Ways to prevent or slow down crafting
1. Require an expensive lab.
2. Require material components that are not easily found or bought. (As apparently DMG2024 proposes).
3. Require a special recipe for each magic item that you must first possess before you can craft an item. Drop such recipes as you will DMs.
4. My theory is that no law enforcement is strong enough to protect long term a magic item store. You deal through brokers either to sell or to buy and brokers have a reputation or discretion and integrity (if they don't they aren't getting business).
 

Welllllll.... what if you have a weapon with hex, or divine favor (a holy sword for 200gp!)? A shield with, well, the shield spell? A staff with cure, bless, the much improved jump? I'm sure there are even better examples I'm not thinking of at the moment.
We are finishing 2 2014 campaigns but also have a 2024 campaign that just started (session 0 and 1 game) so take EVERYTHING I am about to say with a grain of salt...

we discussed a Shield of Shield, a Sword of Hunters Mark and an armor of Cure wounds... all require attunement could go with the wand of magic missiles that doesn't and be on a non caster (example we used was a champion fighter) and what we decided was it was just more of the 'you have to use spells and magic to be cool' I don't know what else to say...
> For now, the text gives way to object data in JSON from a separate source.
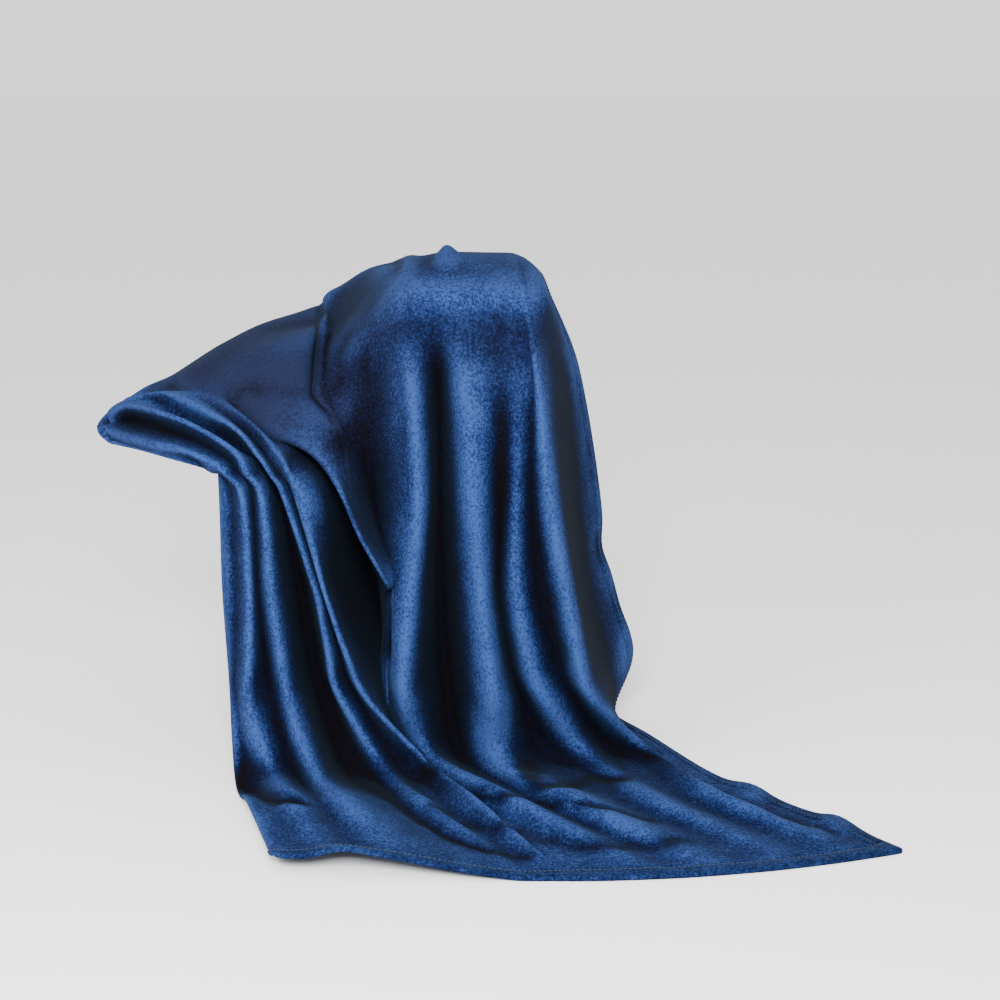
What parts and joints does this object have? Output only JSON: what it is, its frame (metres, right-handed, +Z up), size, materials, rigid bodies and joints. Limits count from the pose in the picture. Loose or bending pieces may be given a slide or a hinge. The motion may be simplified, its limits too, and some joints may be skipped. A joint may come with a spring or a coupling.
{
  "type": "throw blanket",
  "caption": "Plush throw blanket draped over a chair arm and seat edge, hanging in deep folds and pooling on the floor.",
  "frame": {"origin": "on the floor, under the middle of the drape's bounding box", "axes": "+Z up; -Y towards the viewer, the way the foot hem pools forward; +X to the viewer's right, towards the corner that points out over the floor"},
  "size_m": [0.981, 0.8642, 0.6433],
  "materials": {
    "plush": "soft short pile with a directional sheen",
    "hem_plush": "pile turned over at the hem, a little darker and fluffier",
    "stitch_thread": "twisted polyester sewing thread",
    "label_satin": "smooth woven satin, blank"
  },
  "bodies": {
    "root": {"fleece_panel": "plush", "foot_hem": "hem_plush", "head_hem": "hem_plush", "side_hem_right": "hem_plush", "side_hem_left": "hem_plush", "foot_hem_stitching": "stitch_thread", "head_hem_stitching": "stitch_thread", "side_hem_right_stitching": "stitch_thread", "side_hem_left_stitching": "stitch_thread", "care_label": "label_satin"}
  },
  "joints": []
}
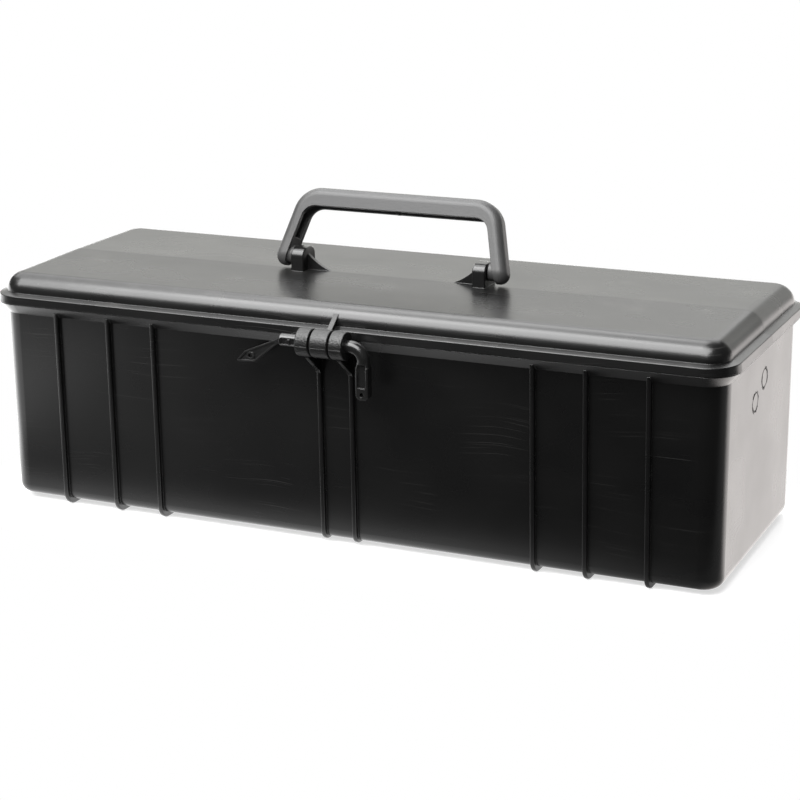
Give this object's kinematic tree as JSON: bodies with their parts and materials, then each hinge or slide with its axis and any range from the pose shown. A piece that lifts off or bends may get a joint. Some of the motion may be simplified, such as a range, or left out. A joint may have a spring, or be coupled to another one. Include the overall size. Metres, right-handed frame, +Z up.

FOr a caster one guy said make a warlock/paladin give them the jump at will invocation for more maneuverability and be a great old one pact of the blade to get a Jedi feel... but also could have a sword of X armor of Y and Staff of Z to tripple or more number of low level spells they could cast in a day.
 

This thread is NOT about if this (magical item markets) is a good or a bad thing! People, and DnD itself, have disagreed for decades, I don't want to rehash that debate yet again.
Fair enough, but otherwise beyond sharing a bit of the crafting rules and your thoughts this seems to be a good balance between 3E and 5E, what is the point?

Are you asking our opinions or thoughts on any of this?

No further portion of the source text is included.